If you only intend to freeze the motion of waves, then an ND filter isn’t going to do much for you. However, if you’re looking for a silky long exposure look in your wave photography, an ND filter is a must-have item!
– Polarizer Filter
As I mentioned earlier, shooting anything on the water is guaranteed to have reflections and glare. Wave photography is no exception. Using a polarizer, you can reduce the glare on the water and get more color and detail in the waves. Although it might not seem like much, a polarizer is hands down of the most useful filters for wave photography.
To help you see why polarizers are so badass, check out this post on how polarizers work.

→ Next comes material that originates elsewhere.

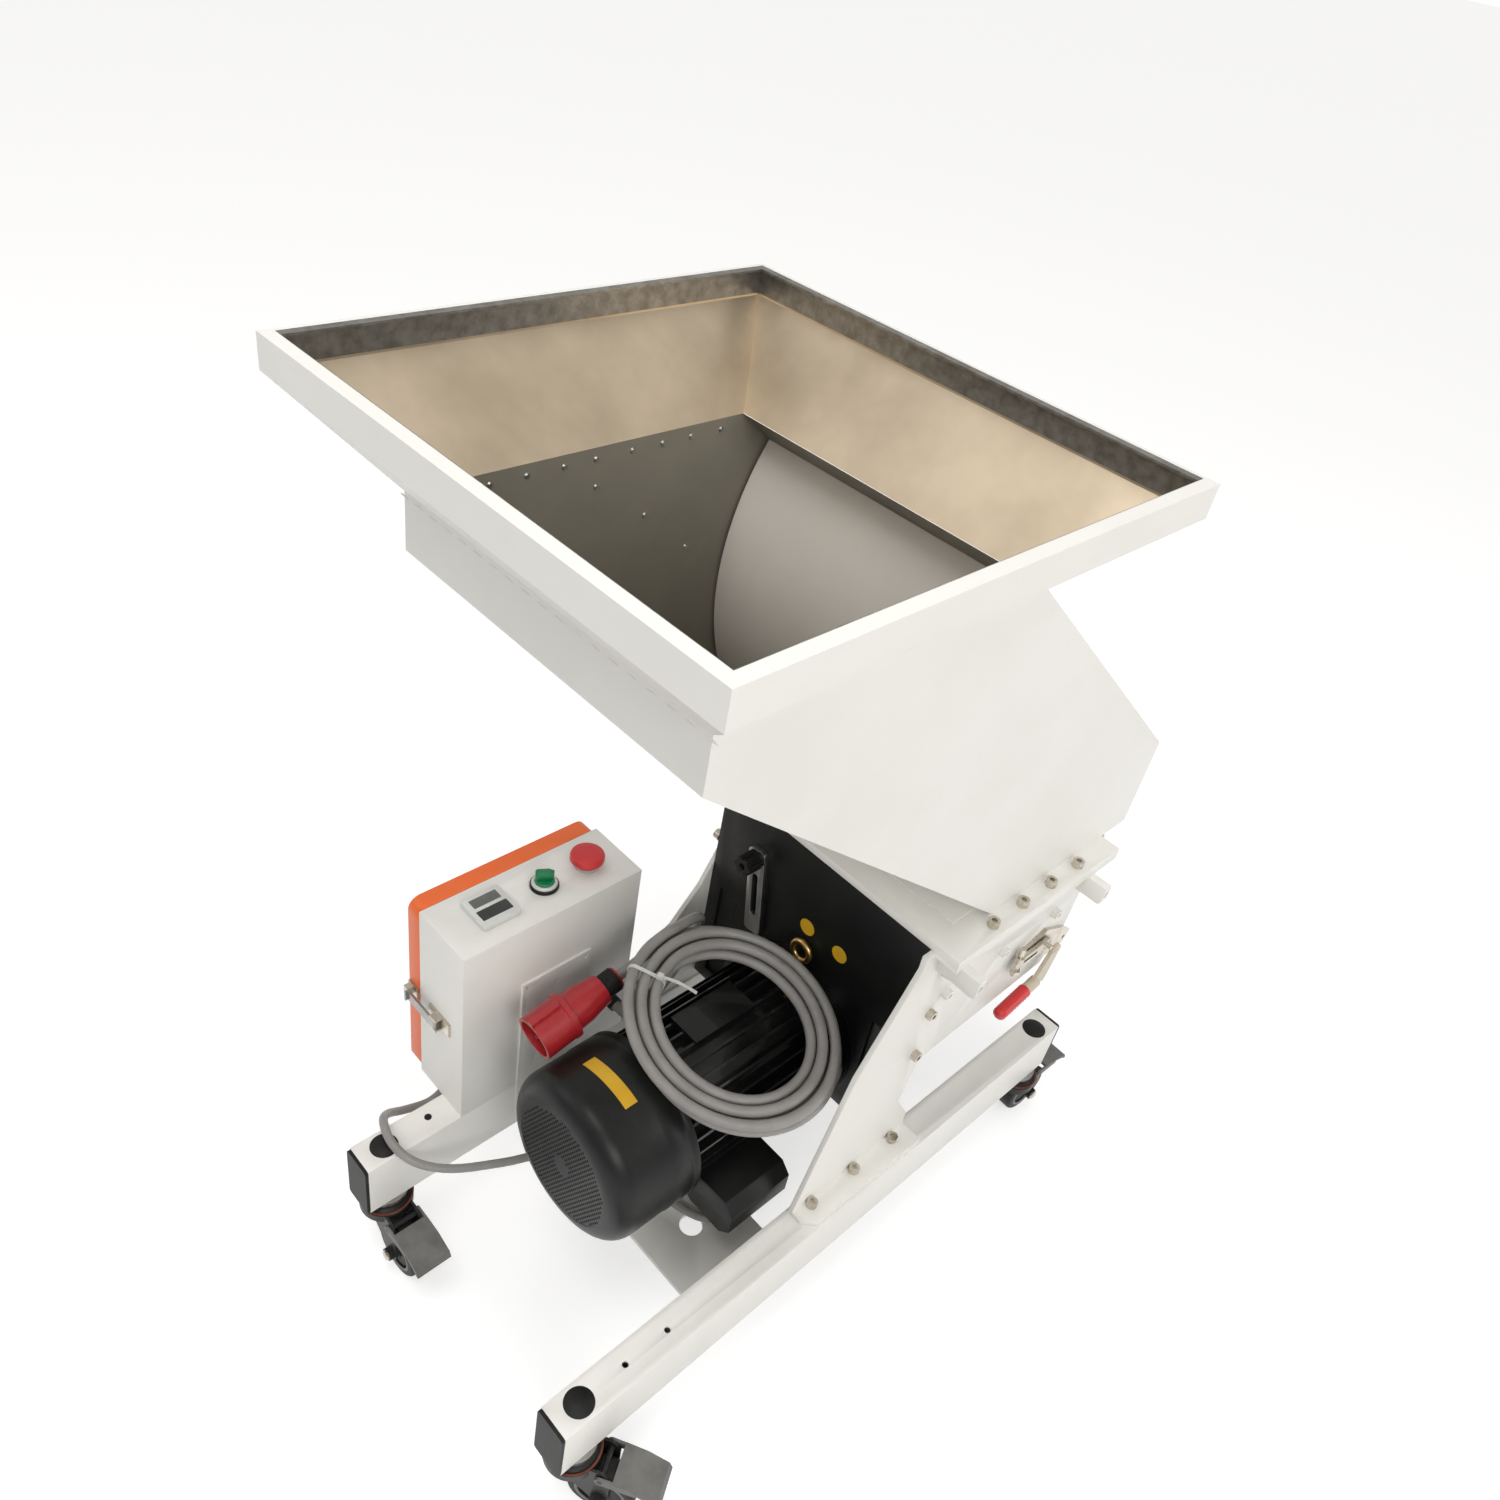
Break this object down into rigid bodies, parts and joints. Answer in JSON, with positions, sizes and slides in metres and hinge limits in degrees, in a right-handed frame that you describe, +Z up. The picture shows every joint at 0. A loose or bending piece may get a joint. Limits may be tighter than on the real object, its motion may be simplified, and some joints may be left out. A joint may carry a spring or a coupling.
{
  "type": "plastic granulator",
  "caption": "Wheeled plastic granulator: slanted feed hopper over a knife rotor and screen, finned drive motor, control box, two-rail frame on braked swivel casters.",
  "frame": {"origin": "on the floor, in the middle of the machine without its cords", "axes": "+Y runs along the frame rails towards the outlet end, +X to the clamp side, +Z up"},
  "size_m": [0.5498, 0.9116, 1.105],
  "materials": {
    "white_powder": "satin powder coat",
    "black_plastic": "matte",
    "black_casting": "gloss enamel on castings",
    "nickel": "nickel plated",
    "tool_steel": "ground",
    "stainless": "brushed",
    "brass_gold": "yellow passivated",
    "orange_paint": "satin powder coat",
    "fan_plastic": "matte",
    "panel_grey": "matte",
    "green_plastic": "gloss",
    "red_plastic": "gloss",
    "beige_paint": "satin, with a red grip",
    "fork_black": "satin black",
    "wheel_rubber": "matte tread on a grey core",
    "pedal_grey": "satin",
    "cord_grey": "soft sheath"
  },
  "bodies": {
    "frame": {"left_rail": "white_powder", "right_rail": "white_powder", "rail_plugs": "black_plastic", "cross_plate": "white_powder", "left_side_plate": "white_powder", "right_side_plate": "white_powder", "cap_screws": "nickel", "knife_screws": "white_powder", "lifting_lugs": "white_powder", "cutting_chamber": "black_casting", "bed_knives": "tool_steel", "sieve_screen": "stainless", "gear_housing": "black_casting", "bearing_housing": "black_casting", "fan_cowl": "black_casting", "motor_body": "black_casting", "terminal_box": "black_casting", "lifting_eye": "brass_gold", "adjuster_bar": "stainless", "hopper_tray": "white_powder", "hopper_chute": "white_powder", "hopper_flange": "white_powder", "splash_guard": "stainless", "control_box": "white_powder", "box_bracket": "white_powder", "contactor_panel": "panel_grey", "display_module": "black_plastic", "switch_bezels": "panel_grey", "latch_base": "nickel", "cable_glands": "black_plastic", "clamp_bracket": "nickel", "caster_stems": "tool_steel", "supply_cord_coil": "cord_grey", "supply_cord_tail": "cord_grey", "supply_cord_lead": "cord_grey", "supply_plug": "red_plastic", "motor_lead": "cord_grey"},
    "rotor": {"cutting_rotor": "tool_steel"},
    "fan": {"motor_fan": "fan_plastic"},
    "knob": {"lock_knob": "black_plastic"},
    "door": {"box_door": "orange_paint", "latch_keeper": "nickel"},
    "selector": {"selector_knob": "green_plastic"},
    "stop_button": {"estop_head": "red_plastic"},
    "latch": {"latch_lever": "nickel"},
    "clamp_arm_body": {"clamp_arm": "nickel"},
    "clamp_lever_body": {"clamp_lever": "beige_paint"},
    "fork_near_left_body": {"fork_near_left": "fork_black"},
    "wheel_near_left_body": {"wheel_near_left": "wheel_rubber"},
    "pedal_near_left_body": {"pedal_near_left": "pedal_grey"},
    "fork_near_right_body": {"fork_near_right": "fork_black"},
    "wheel_near_right_body": {"wheel_near_right": "wheel_rubber"},
    "pedal_near_right_body": {"pedal_near_right": "pedal_grey"},
    "fork_far_left_body": {"fork_far_left": "fork_black"},
    "wheel_far_left_body": {"wheel_far_left": "wheel_rubber"},
    "pedal_far_left_body": {"pedal_far_left": "pedal_grey"},
    "fork_far_right_body": {"fork_far_right": "fork_black"},
    "wheel_far_right_body": {"wheel_far_right": "wheel_rubber"},
    "pedal_far_right_body": {"pedal_far_right": "pedal_grey"}
  },
  "joints": [
    {"name": "rotor_spin", "type": "hinge", "parent": "frame", "child": "rotor", "pos_m": [-0.00644, 0.16515, 0.445], "axis": [0, 1, 0], "continuous": true},
    {"name": "fan_spin", "type": "hinge", "parent": "frame", "child": "fan", "pos_m": [-0.00644, -0.26485, 0.272], "axis": [0, 1, 0], "continuous": true},
    {"name": "knob_turn", "type": "hinge", "parent": "frame", "child": "knob", "pos_m": [-0.09989, 0.01015, 0.46792], "axis": [0, 1, 0], "range_deg": [-180, 180]},
    {"name": "door_hinge", "type": "hinge", "parent": "frame", "child": "door", "pos_m": [-0.25644, -0.08935, 0.32], "axis": [0, 0, -1], "range_deg": [0, 110]},
    {"name": "selector_turn", "type": "hinge", "parent": "frame", "child": "selector", "pos_m": [-0.20994, -0.20085, 0.466], "axis": [0, 0, 1], "range_deg": [-45, 45]},
    {"name": "stop_press", "type": "slide", "parent": "frame", "child": "stop_button", "axis": [0, 0, -1], "range_m": [0, 0.004], "stiffness_N_per_m": 600},
    {"name": "latch_swing", "type": "hinge", "parent": "frame", "child": "latch", "pos_m": [-0.21044, -0.34085, 0.324], "axis": [0, 0, 1], "range_deg": [0, 100]},
    {"name": "clamp_lever_swing", "type": "hinge", "parent": "frame", "child": "clamp_lever_body", "pos_m": [0.17806, 0.28715, 0.392], "axis": [1, 0, 0], "range_deg": [0, 60]},
    {"name": "clamp_arm_swing", "type": "hinge", "parent": "frame", "child": "clamp_arm_body", "pos_m": [0.17206, 0.26515, 0.412], "axis": [-1, 0, 0], "range_deg": [0, 60]},
    {"name": "swivel_near_left", "type": "hinge", "parent": "frame", "child": "fork_near_left_body", "pos_m": [-0.18744, -0.42085, 0.095], "axis": [0, 0, 1], "continuous": true},
    {"name": "roll_near_left", "type": "hinge", "parent": "fork_near_left_body", "child": "wheel_near_left_body", "pos_m": [-0.14844, -0.42085, 0.0375], "axis": [0, 1, 0], "continuous": true},
    {"name": "brake_near_left", "type": "hinge", "parent": "fork_near_left_body", "child": "pedal_near_left_body", "pos_m": [-0.14944, -0.42085, 0.086], "axis": [0, 1, 0], "range_deg": [0, 10]},
    {"name": "swivel_near_right", "type": "hinge", "parent": "frame", "child": "fork_near_right_body", "pos_m": [0.17456, -0.42085, 0.095], "axis": [0, 0, 1], "continuous": true},
    {"name": "roll_near_right", "type": "hinge", "parent": "fork_near_right_body", "child": "wheel_near_right_body", "pos_m": [0.20799, -0.40076, 0.0375], "axis": [-0.515, 0.8572, 0], "continuous": true},
    {"name": "brake_near_right", "type": "hinge", "parent": "fork_near_right_body", "child": "pedal_near_right_body", "pos_m": [0.20714, -0.40128, 0.086], "axis": [-0.515, 0.8572, 0], "range_deg": [0, 10]},
    {"name": "swivel_far_left", "type": "hinge", "parent": "frame", "child": "fork_far_left_body", "pos_m": [-0.18744, 0.35115, 0.095], "axis": [0, 0, 1], "continuous": true},
    {"name": "roll_far_left", "type": "hinge", "parent": "fork_far_left_body", "child": "wheel_far_left_body", "pos_m": [-0.2081, 0.38422, 0.0375], "axis": [-0.848, -0.5299, 0], "continuous": true},
    {"name": "brake_far_left", "type": "hinge", "parent": "fork_far_left_body", "child": "pedal_far_left_body", "pos_m": [-0.20757, 0.38338, 0.086], "axis": [-0.848, -0.5299, 0], "range_deg": [0, 10]},
    {"name": "swivel_far_right", "type": "hinge", "parent": "frame", "child": "fork_far_right_body", "pos_m": [0.17456, 0.35115, 0.095], "axis": [0, 0, 1], "continuous": true},
    {"name": "roll_far_right", "type": "hinge", "parent": "fork_far_right_body", "child": "wheel_far_right_body", "pos_m": [0.17592, 0.39013, 0.0375], "axis": [-0.9994, 0.0349, 0], "continuous": true},
    {"name": "brake_far_right", "type": "hinge", "parent": "fork_far_right_body", "child": "pedal_far_right_body", "pos_m": [0.17589, 0.38913, 0.086], "axis": [-0.9994, 0.0349, 0], "range_deg": [0, 10]}
  ],
  "couplings": [
    {"joint": "fan_spin", "follows": "rotor_spin", "ratio": 13},
    {"joint": "clamp_arm_swing", "follows": "clamp_lever_swing", "ratio": 1}
  ]
}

Whether you’re shooting action shots or long exposures, having a tripod on hand can is always a good idea. Especially when you’re shooting with a heavy telephoto lens, it can be nice to take a load off with the help of a tripod. Besides keeping your camera still for long exposures, a tripod can help to eliminate camera shake at longer focal lengths. Especially as you’re tracking a wave with a telephoto lens, it’s possible to have unwanted blur from holding your camera. By using a tripod, you can solve this problem.

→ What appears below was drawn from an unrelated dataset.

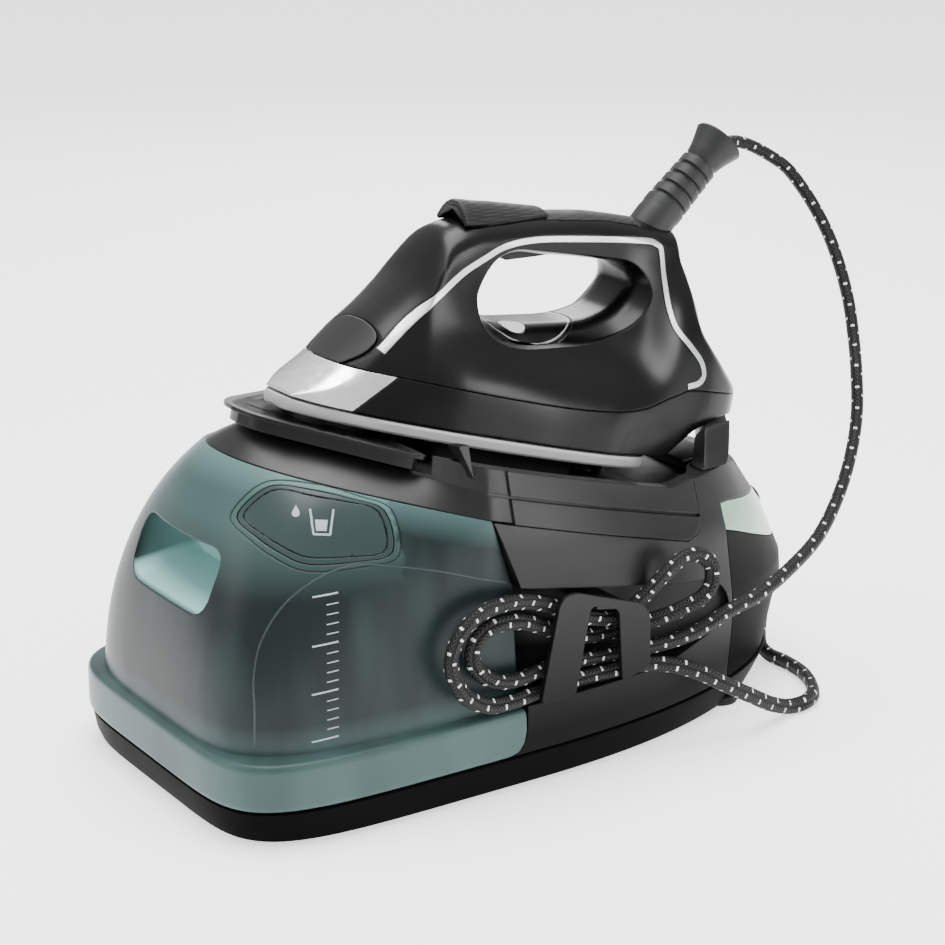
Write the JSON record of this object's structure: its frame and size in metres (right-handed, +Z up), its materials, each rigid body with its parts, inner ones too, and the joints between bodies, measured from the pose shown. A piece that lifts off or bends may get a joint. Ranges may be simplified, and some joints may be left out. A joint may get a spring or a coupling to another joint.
{
  "type": "steam generator iron",
  "caption": "Steam iron standing on a base with a pull-out water tank, a boiler, a lock hoop and a textile-covered steam hose held behind a side clip",
  "frame": {"origin": "centre of the footprint on the standing surface, the hose left out", "axes": "+Z up, -Y towards the water tank and the tip of the iron, +Y towards the rear buttons, +X towards the hose clip"},
  "size_m": [0.2286, 0.4277, 0.3147],
  "materials": {
    "black_plastic": "satin black",
    "housing_plastic": "satin anthracite",
    "button_plastic": "satin black, finely textured",
    "strap_plastic": "moulded",
    "tank_plastic": "frosted translucent teal",
    "flap_plastic": "brighter teal with a raised border",
    "lens_plastic": "pale mint, glossy",
    "white_plastic": "plain",
    "rubber": "matte black",
    "chrome": "mirror polished",
    "silver_trim": "satin silver",
    "sole_metal": "glazed, fine brushed",
    "cast_aluminium": "as cast",
    "steel": "brushed",
    "brass": "machined",
    "board": "green laminate",
    "hose_fabric": "black braid with pale flecks"
  },
  "bodies": {
    "base": {"base_tray": "black_plastic", "rubber_foot_1": "rubber", "rubber_foot_2": "rubber", "rubber_foot_3": "rubber", "rubber_foot_4": "rubber", "base_screw_1": "steel", "base_screw_2": "steel", "base_screw_3": "steel", "base_screw_4": "steel", "main_housing": "housing_plastic", "rear_cover": "housing_plastic", "lens_strip": "lens_plastic", "iron_rest": "housing_plastic", "rest_lip": "black_plastic", "rest_pad_left": "rubber", "rest_pad_right": "rubber", "heel_pad": "rubber", "hose_clip": "housing_plastic", "boiler": "steel", "boiler_heater": "cast_aluminium", "boiler_strap_front": "strap_plastic", "boiler_strap_rear": "strap_plastic", "pump": "black_plastic", "control_board": "board", "steam_valve": "brass", "steam_pipe": "brass", "tank_dock": "black_plastic", "scale_collector": "steel", "hose_gland": "rubber", "steam_hose": "hose_fabric"},
    "water_tank": {"tank_shell": "tank_plastic"},
    "tank_flap": {"tank_flap": "flap_plastic"},
    "tank_valve": {"tank_valve": "white_plastic"},
    "iron": {"iron_skirt": "housing_plastic", "chrome_nose": "chrome", "iron_body": "black_plastic", "nose_cap": "housing_plastic", "trim_left": "silver_trim", "trim_right": "silver_trim", "grip_pad": "rubber", "hose_boot": "rubber", "heel_screw": "steel", "soleplate": "sole_metal", "sole_heater": "cast_aluminium", "thermal_cutout": "steel", "steam_tube": "white_plastic"},
    "steam_trigger": {"steam_trigger": "button_plastic"},
    "top_button": {"top_button": "button_plastic"},
    "mode_button": {"mode_button": "button_plastic", "mode_icon": "white_plastic"},
    "lock_hoop": {"lock_hoop": "housing_plastic"},
    "power_button": {"power_button": "button_plastic"},
    "eco_button": {"eco_button": "button_plastic"},
    "scale_cap": {"scale_cap": "black_plastic"}
  },
  "joints": [
    {"name": "water_tank_slide", "type": "slide", "parent": "base", "child": "water_tank", "axis": [0, -1, 0], "range_m": [0, 0.22]},
    {"name": "tank_flap_hinge", "type": "hinge", "parent": "water_tank", "child": "tank_flap", "pos_m": [0.0867, -0.1057, 0.1522], "axis": [-0.6308, 0.162, 0.7588], "range_deg": [0, 80]},
    {"name": "tank_valve_slide", "type": "slide", "parent": "water_tank", "child": "tank_valve", "axis": [0, -1, 0], "range_m": [0, 0.003], "stiffness_N_per_m": 400},
    {"name": "iron_lift", "type": "slide", "parent": "base", "child": "iron", "axis": [0, -0.8192, 0.5736], "range_m": [0, 0.16]},
    {"name": "steam_trigger_hinge", "type": "hinge", "parent": "iron", "child": "steam_trigger", "pos_m": [0, 0.0464, 0.2594], "axis": [-1, 0, 0], "range_deg": [0, 6], "stiffness_Nm_per_rad": 0.5},
    {"name": "top_button_hinge", "type": "hinge", "parent": "iron", "child": "top_button", "pos_m": [0, 0.038, 0.2806], "axis": [1, 0, 0], "range_deg": [0, 3], "stiffness_Nm_per_rad": 1},
    {"name": "mode_button_slide", "type": "slide", "parent": "iron", "child": "mode_button", "axis": [0, -0.2756, -0.9613], "range_m": [0, 0.0008], "stiffness_N_per_m": 900},
    {"name": "lock_hoop_slide", "type": "slide", "parent": "base", "child": "lock_hoop", "axis": [0, 1, 0], "range_m": [0, 0.008]},
    {"name": "power_button_slide", "type": "slide", "parent": "base", "child": "power_button", "axis": [0, -0.8821, -0.4711], "range_m": [0, 0.0012], "stiffness_N_per_m": 500},
    {"name": "eco_button_slide", "type": "slide", "parent": "base", "child": "eco_button", "axis": [0, -0.8821, -0.4711], "range_m": [0, 0.0012], "stiffness_N_per_m": 500},
    {"name": "scale_cap_turn", "type": "hinge", "parent": "base", "child": "scale_cap", "pos_m": [-0.1, 0.06, 0.06], "axis": [-1, 0, 0], "range_deg": [0, 90]}
  ]
}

Be sure to check out my list of top tripods for photographers to get you started!
– Lens Cloth
Shooting near the water, you’re guaranteed to get some mist on your lens at some point. Without the proper cleaning kit, it can be a real pain to keep your lens dry and streak-free. By carrying a lens cloth with you, a bit of mist on the lens can be easily cleaned up in seconds. Without one, you’ll have a tough time keeping your lens clear throughout the day.
If you don’t already have a cleaning kit for your lens, here’s a list of the best affordable camera cleaning kits on the market.
Wave photography is a fun and exciting style of photography that never gets old. Each day brings something new, and every beach poses new challenges and opportunities. With the tips and camera settings outlined in this guide, you’re now ready to take on the beach with more confidence than ever!